One of these recording studios has, for the interim, become my new part-time office. I thought ’why not?’ While the team are away the boss shall play – that’s the saying, right?
With each wall padded with foam to absorb echo, a large 75inch screen on the wall, two studio speakers and four podcast microphones, walking into the ‘office’ each morning feels like I am about to present the morning breakfast show to the nation. It’s worlds apart from the normal desk and glass office, but I rather like it!
For me, the reason I continue to go to the office (or studio) is more because I am a creature of habit – that and I am unable to work from home ever since my girlfriend has taken over every inch of the flat for her own workspace. Needs must I suppose.
With each day starting at 5.30am (ish), I tend to have most of my energy and certainly the greatest amount of patience before noon. My complex, high IQ tasks are ones I try to push through as early as possible in the day, with less strenuous tasks being scheduled for the afternoon.
Remarkably over the last few weeks since working from the studio, I have noticed time slipping away.
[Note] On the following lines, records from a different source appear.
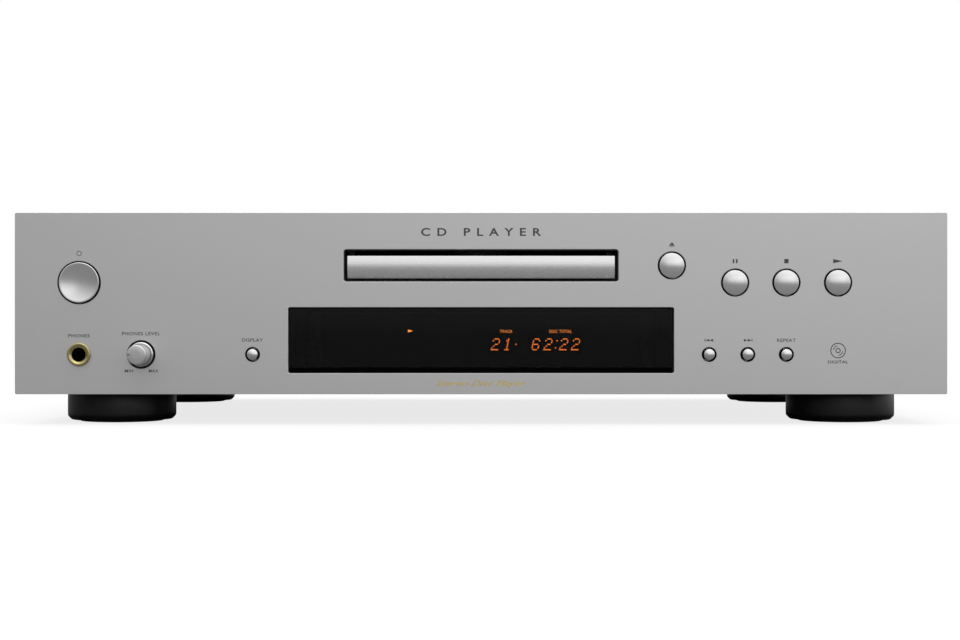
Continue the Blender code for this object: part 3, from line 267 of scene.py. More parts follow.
# %% Grain
grain, grain_in, grain_out = effect(
    "grain",
    [("Place", "Vector"), ("Stretch", "Vector"), ("Scale", "Float"), ("Smooth", "Float"), ("Rough", "Float")],
    [("Roughness", "Float"), ("Height", "Float")],
)
squeezed = add_node(grain, "VectorMath", operation="MULTIPLY")
speckle = add_node(grain, "TexNoise", {"Detail": 3})
spread = add_node(grain, "MapRange", {"From Min": 0.3, "From Max": 0.7})
wire(
    grain,
    (grain_in, "Place", squeezed, 0),
    (grain_in, "Stretch", squeezed, 1),
    (squeezed, 0, speckle, "Vector"),
    (grain_in, "Scale", speckle, "Scale"),
    (speckle, "Fac", spread, "Value"),
    (grain_in, "Smooth", spread, "To Min"),
    (grain_in, "Rough", spread, "To Max"),
    (spread, "Result", grain_out, "Roughness"),
    (speckle, "Fac", grain_out, "Height"),
)

# %% [markdown]
# The second is tone: a broad, faint drift of the colour, as dye and paint have over a large part. The third is
# dust, which settles only on what faces up, and more in some places than in others.

# %% Tone
tone, tone_in, tone_out = effect(
    "tone",
    [("Place", "Vector"), ("Light", "Color"), ("Dark", "Color"), ("Scale", "Float")],
    [("Color", "Color")],
)
drift = add_node(tone, "TexNoise", {"Detail": 2})
mix_tone = add_node(tone, "Mix", data_type="RGBA")
wire(
    tone,
    (tone_in, "Place", drift, "Vector"),
    (tone_in, "Scale", drift, "Scale"),
    (drift, "Fac", mix_tone, "Factor"),
    (tone_in, "Dark", mix_tone, "A"),
    (tone_in, "Light", mix_tone, "B"),
    (mix_tone, "Result", tone_out, "Color"),
)

# %% Dust
DUST_COLOUR = (0.42, 0.40, 0.37, 1)
dust, dust_in, dust_out = effect(
    "dust",
    [("Place", "Vector"), ("Color", "Color"), ("Amount", "Float")],
    [("Color", "Color")],
)
facing_up = add_node(dust, "SeparateXYZ")
specks = add_node(dust, "TexNoise", {"Scale": 60, "Detail": 5})
settled = add_node(dust, "MapRange", {"From Min": 0.6, "From Max": 1.0})
patchy = add_node(dust, "Math", operation="MULTIPLY")
film = add_node(dust, "Math", operation="MULTIPLY")
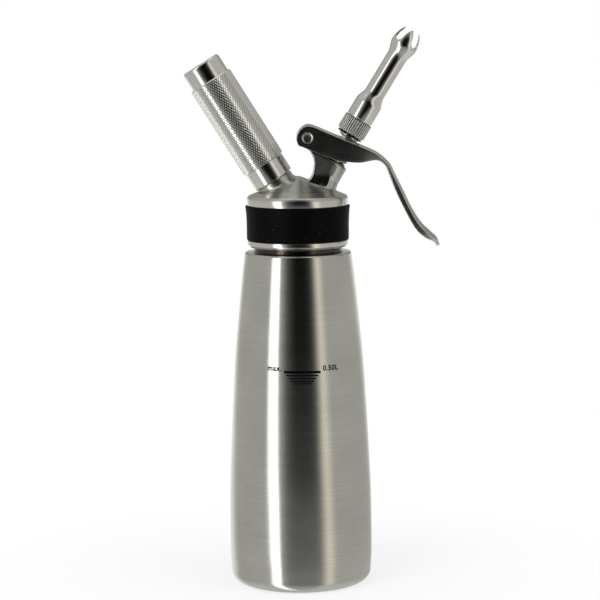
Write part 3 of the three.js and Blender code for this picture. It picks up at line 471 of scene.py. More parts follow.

It’s incredibly surreal working in a location with no windows, no noticeable echo and no clock.
My only reference to what time of day it is occurs when I go to get a coffee or glance up at the clock in the top right of my screen – if not for that, I could be anywhere in the world at any time of day.
What has struck me, however, about working in such a measured environment is just how much more focus I have, and how incredibly productive my days are.
There are no distractions in sight out of the window, no questions from passing team members and no cars beeping outside. While I couldn’t work in a foam box forever, I have to say it has been quite nice for a change.
With light at the end of the tunnel and the easing of lockdown only weeks away, the studio I frequent so often will soon be buzzing with vibrant creatives thrashing ideas around.
At least, this is what I am hoping for, now that we have an all-singing all-dancing coffee machine. There really is no excuse.